Jakarta, CNBC Indonesia – Kementerian Luar Negeri (Kemlu) RI buka suara terkait pernyataan bersama atau joint statement antara Indonesia dengan China yang menyebutkan bahwa RI menyetujui adanya klaim tumpang tindih (overlapping claim) atas Laut China Selatan (LCS).
Pernyataan bersama tersebut dipublikasikan pasca pertemuan pertama antara Presiden Prabowo Subianto dan Presiden Xi Jinping di Beijing, China pada Sabtu (9/11/2024) lalu.
Juru Bicara Kemlu RI, Rolliansyah Soemirat, mengakui memang ada pernyataan bersama antara RI-China tetapi ini bukan klaim tumpang tindih, melainkan pernyataan untuk bekerja sama di perairan tersebut.
Dalam press briefing di Kantor Kemlu, Jakarta Pusat pada Kamis (5/12/2024), Roy mengakui memang ada sebuah joint statement yang merupakan salah satu dari sekian banyak hasil perjalanan Presiden Prabowo Subianto ke Beijing pada November lalu.
“Ada salah satu paragraf yang terkait dengan isu pernyataan bersama antara RI dengan China pada bagian operasi maritim… tetapi paragraf itu tidak begitu sendiri, dapat dilihat dengan kesatuannya dengan paragraf lain termasuk adanya paragraf khusus yang jelas-jelas menekankan bahwa kedua negara akan terus saling menghormati kedaulatan dan integritas teritorial,” kata jubir yang akrab disapa Roy tersebut.
“Banyak yang bisa diuraikan di pernyataan tersebut, bahwa yang kita sepakati adalah bahwa adanya pemahaman umum tentang pentingnya joint development. Dalam pernyataan itu, kami tidak bicara masalah klaim yang tumpang tindih, kami tidak membahas itu,” lanjutnya.
Roy menyebut yang akan dilakukan RI di bawah kesepatakan itu adalah pembentukan sebuah komite pernyataan bersama antar pemerintah yang akan menjejaki kerjasama tersebut di masa mendatang.

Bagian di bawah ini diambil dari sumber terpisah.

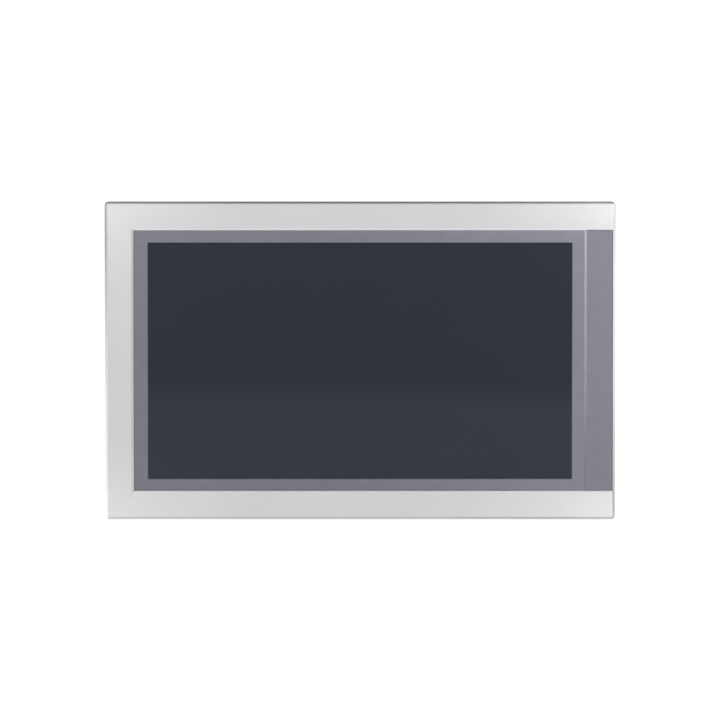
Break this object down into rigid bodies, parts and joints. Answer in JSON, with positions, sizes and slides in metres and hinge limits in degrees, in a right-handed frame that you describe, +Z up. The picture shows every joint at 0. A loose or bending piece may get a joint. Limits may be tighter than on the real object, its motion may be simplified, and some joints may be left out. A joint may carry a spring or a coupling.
{
  "type": "hmi touch panel",
  "caption": "Wide panel-mount operator touch screen: silver bezel, grey film front, finned rear housing with ports, doors and screw clamps.",
  "frame": {"origin": "centre of the panel cut-out, on the front face of the cabinet door that the unit is mounted in", "axes": "+X to the right as the user sees the screen, +Y back into the cabinet, +Z up; the screen faces -Y"},
  "size_m": [0.42, 0.0689, 0.262],
  "materials": {
    "bezel_metal": "fine silver powder coat",
    "strip_film": "matt grey film, slightly violet",
    "grey_film": "matt grey polyester film",
    "screen_film": "anti-glare, dark when off",
    "seal_rubber": "matt black",
    "black_tape": "matt black",
    "touch_glass": "clear float glass",
    "flex_film": "amber polyimide",
    "foam": "closed-cell foam",
    "stamped_steel": "stamped sheet",
    "zinc_steel": "zinc-plated sheet",
    "lcd_glass": "black when off",
    "clear_acrylic": "polished acrylic",
    "white_board": "white solder mask",
    "screw_steel": "zinc-plated",
    "brass_pillar": "turned brass",
    "green_board": "green solder mask",
    "chip_black": "moulded epoxy",
    "plain_aluminium": "milled",
    "capacitor_can": "drawn can",
    "ferrite": "dark ferrite",
    "green_plastic": "moulded green polyamide",
    "plated_shell": "nickel-plated shell",
    "black_insert": "moulded black polyester",
    "red_plastic": "moulded red",
    "white_plastic": "moulded white",
    "battery_steel": "bright can",
    "housing_plastic": "fine-textured charcoal moulding",
    "sink_aluminium": "extruded, natural anodised",
    "cast_clamp": "die-cast, tumbled",
    "black_steel": "black oxide",
    "pad_plastic": "black polyamide"
  },
  "bodies": {
    "unit": {"front_bezel": "bezel_metal", "side_strip": "strip_film", "front_sheet": "grey_film", "panel_gasket": "seal_rubber", "touch_film": "screen_film", "touch_spacer": "black_tape", "touch_glass": "touch_glass", "touch_tail": "flex_film", "lcd_cushion": "foam", "lcd_frame": "stamped_steel", "lcd_cell": "lcd_glass", "light_guide": "clear_acrylic", "led_bar": "white_board", "lcd_back_plate": "stamped_steel", "chassis_plate": "zinc_steel", "chassis_screws": "screw_steel", "board_standoffs": "brass_pillar", "board_screws": "screw_steel", "main_board": "green_board", "processor": "chip_black", "memory_chips": "chip_black", "heat_spreader": "plain_aluminium", "capacitors": "capacitor_can", "inductors": "ferrite", "display_cable": "flex_film", "power_header": "green_plastic", "com_ports": "plated_shell", "com_port_inserts": "black_insert", "lan_ports": "plated_shell", "usb_ports": "plated_shell", "card_slot": "plated_shell", "dip_switch": "red_plastic", "reset_switch": "black_insert", "battery_holder": "black_insert", "battery": "battery_steel", "rear_housing": "housing_plastic", "heat_sink": "sink_aluminium", "heat_sink_screws": "screw_steel", "housing_screws": "screw_steel", "earth_terminal": "brass_pillar", "clamp_brackets": "cast_clamp"},
    "power_plug": {"power_plug": "green_plastic", "power_plug_screws": "screw_steel"},
    "card_door": {"card_door": "housing_plastic"},
    "battery_door": {"battery_door": "housing_plastic"},
    "mode_slider_1": {"dip_slider_1": "white_plastic"},
    "mode_slider_2": {"dip_slider_2": "white_plastic"},
    "reset_button": {"reset_button": "white_plastic"},
    "clamp_pad_1": {"clamp_pad_1": "pad_plastic"},
    "clamp_screw_1": {"clamp_screw_1": "black_steel"},
    "clamp_pad_2": {"clamp_pad_2": "pad_plastic"},
    "clamp_screw_2": {"clamp_screw_2": "black_steel"},
    "clamp_pad_3": {"clamp_pad_3": "pad_plastic"},
    "clamp_screw_3": {"clamp_screw_3": "black_steel"},
    "clamp_pad_4": {"clamp_pad_4": "pad_plastic"},
    "clamp_screw_4": {"clamp_screw_4": "black_steel"},
    "clamp_pad_5": {"clamp_pad_5": "pad_plastic"},
    "clamp_screw_5": {"clamp_screw_5": "black_steel"},
    "clamp_pad_6": {"clamp_pad_6": "pad_plastic"},
    "clamp_screw_6": {"clamp_screw_6": "black_steel"}
  },
  "joints": [
    {"name": "clamp_1_travel", "type": "slide", "parent": "unit", "child": "clamp_pad_1", "axis": [0, -1, 0], "range_m": [0, 0.0065]},
    {"name": "clamp_1_turn", "type": "hinge", "parent": "clamp_pad_1", "child": "clamp_screw_1", "pos_m": [-0.12, 0.03, 0.1254], "axis": [0, -1, 0], "range_deg": [0, 3343.9]},
    {"name": "clamp_2_travel", "type": "slide", "parent": "unit", "child": "clamp_pad_2", "axis": [0, -1, 0], "range_m": [0, 0.0065]},
    {"name": "clamp_2_turn", "type": "hinge", "parent": "clamp_pad_2", "child": "clamp_screw_2", "pos_m": [0.12, 0.03, 0.1254], "axis": [0, -1, 0], "range_deg": [0, 3343.9]},
    {"name": "clamp_3_travel", "type": "slide", "parent": "unit", "child": "clamp_pad_3", "axis": [0, -1, 0], "range_m": [0, 0.0065]},
    {"name": "clamp_3_turn", "type": "hinge", "parent": "clamp_pad_3", "child": "clamp_screw_3", "pos_m": [0.2044, 0.03, 0], "axis": [0, -1, 0], "range_deg": [0, 3343.9]},
    {"name": "clamp_4_travel", "type": "slide", "parent": "unit", "child": "clamp_pad_4", "axis": [0, -1, 0], "range_m": [0, 0.0065]},
    {"name": "clamp_4_turn", "type": "hinge", "parent": "clamp_pad_4", "child": "clamp_screw_4", "pos_m": [0.12, 0.03, -0.1254], "axis": [0, -1, 0], "range_deg": [0, 3343.9]},
    {"name": "clamp_5_travel", "type": "slide", "parent": "unit", "child": "clamp_pad_5", "axis": [0, -1, 0], "range_m": [0, 0.0065]},
    {"name": "clamp_5_turn", "type": "hinge", "parent": "clamp_pad_5", "child": "clamp_screw_5", "pos_m": [-0.12, 0.03, -0.1254], "axis": [0, -1, 0], "range_deg": [0, 3343.9]},
    {"name": "clamp_6_travel", "type": "slide", "parent": "unit", "child": "clamp_pad_6", "axis": [0, -1, 0], "range_m": [0, 0.0065]},
    {"name": "clamp_6_turn", "type": "hinge", "parent": "clamp_pad_6", "child": "clamp_screw_6", "pos_m": [-0.2044, 0.03, 0], "axis": [0, -1, 0], "range_deg": [0, 3343.9]},
    {"name": "plug_slide", "type": "slide", "parent": "unit", "child": "power_plug", "axis": [0, 0, -1], "range_m": [0, 0.025]},
    {"name": "card_door_hinge", "type": "hinge", "parent": "unit", "child": "card_door", "pos_m": [0.1634, 0.032, 0.02], "axis": [0, 0, -1], "range_deg": [0, 95]},
    {"name": "battery_door_hinge", "type": "hinge", "parent": "unit", "child": "battery_door", "pos_m": [-0.133, 0.0469, 0.058], "axis": [1, 0, 0], "range_deg": [0, 95]},
    {"name": "mode_slide_1", "type": "slide", "parent": "unit", "child": "mode_slider_1", "axis": [0, 1, 0], "range_m": [0, 0.0016]},
    {"name": "mode_slide_2", "type": "slide", "parent": "unit", "child": "mode_slider_2", "axis": [0, 1, 0], "range_m": [0, 0.0016]},
    {"name": "reset_press", "type": "slide", "parent": "unit", "child": "reset_button", "axis": [-1, 0, 0], "range_m": [0, 0.0005], "stiffness_N_per_m": 400}
  ],
  "couplings": [
    {"joint": "clamp_1_turn", "follows": "clamp_1_travel", "rad_per_m": 8976},
    {"joint": "clamp_2_turn", "follows": "clamp_2_travel", "rad_per_m": 8976},
    {"joint": "clamp_3_turn", "follows": "clamp_3_travel", "rad_per_m": 8976},
    {"joint": "clamp_4_turn", "follows": "clamp_4_travel", "rad_per_m": 8976},
    {"joint": "clamp_5_turn", "follows": "clamp_5_travel", "rad_per_m": 8976},
    {"joint": "clamp_6_turn", "follows": "clamp_6_travel", "rad_per_m": 8976}
  ]
}
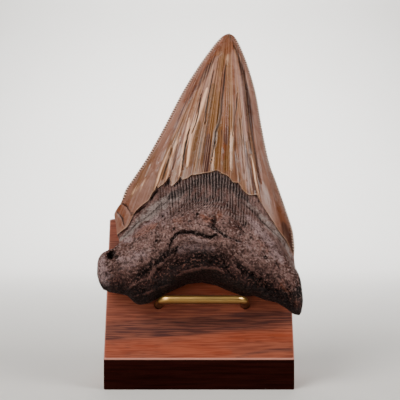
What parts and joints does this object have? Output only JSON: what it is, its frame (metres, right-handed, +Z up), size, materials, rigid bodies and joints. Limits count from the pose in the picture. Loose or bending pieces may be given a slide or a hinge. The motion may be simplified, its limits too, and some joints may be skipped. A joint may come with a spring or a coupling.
{
  "type": "fossil shark tooth on a display stand",
  "caption": "Serrated megalodon tooth with a broad rugged root, leaning on a wedge-shaped wood block and held by a bracket of round brass rod.",
  "frame": {"origin": "centre of the wood block's underside", "axes": "+Z up, -Y towards the viewer, +X to the viewer's right"},
  "size_m": [0.0784, 0.0498, 0.144],
  "materials": {
    "fossil": "glossy enamel over a rough porous root",
    "oiled_hardwood": "oiled satin, straight grain",
    "brass": "polished round rod"
  },
  "bodies": {
    "root": {"tooth": "fossil", "wood_block": "oiled_hardwood", "brass_bracket": "brass"}
  },
  "joints": []
}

“Ada jangka waktu untuk pembentukan komite tersebut, dan komitenya belum terbentuk. Pernyataan bersama tersebut juga tidak bicara tentang detail dari overlapping claims, apakah ada, apakah akan ada. Jadi mari kita coba untuk tidak melampaui sesuatu yang sudah tertulis dan disetujui antara dua pihak,” tandasnya.
Dalam joint statement Prabowo dan Xi memang tidak menyebut LCS secara eksplisit, tetapi kedua negara menegaskan komitmen untuk bersama-sama menjaga perdamaian dan stabilitas di perairan tersebut.
Namun banyak yang merespon bahwa hal ini jelas bertentangan dengan pernyataan yang selama ini dipertahankan Indonesia bahwa LCS adalah milik RI karena berada dalam Zona Ekonomi Eksekusif (ZEE) dan sah menurut Konvensi Hukum Laut Internasional (UNCLOS) 1982.
Sebagai informasi, China selama ini sudah mengklaim hampir seluruh wilayah LCS, yakni sekitar 90% yang meliputi area seluas sekitar 1,3 juta mil persegi, dengan konsep sembilan garis putus-putus (nine-dash line), yang kemudian berubah menjadi 10 garis putus-putus. Klaim ini termasuk sebagian besar pulau di dalamnya.
Dari klaim sepihak tersebut, Negeri Tirai Bambu bahkan telah mendirikan pos-pos militer di pulau-pulau buatan yang dibangunnya di sana. LCS sendiri dilintasi oleh jalur pelayaran penting dan berisi ladang gas dan tempat penangkapan ikan yang kaya.
Klaim teritorial sepihak tersebut tumpang tindih dengan klaim beberapa negara ASEAN dan Taiwan. Selain dengan China, LCS sendiri berbatasan dengan Brunei Darussalam, Kamboja, Indonesia, Malaysia, Filipina, Singapura, Taiwan, Thailand, dan Vietnam.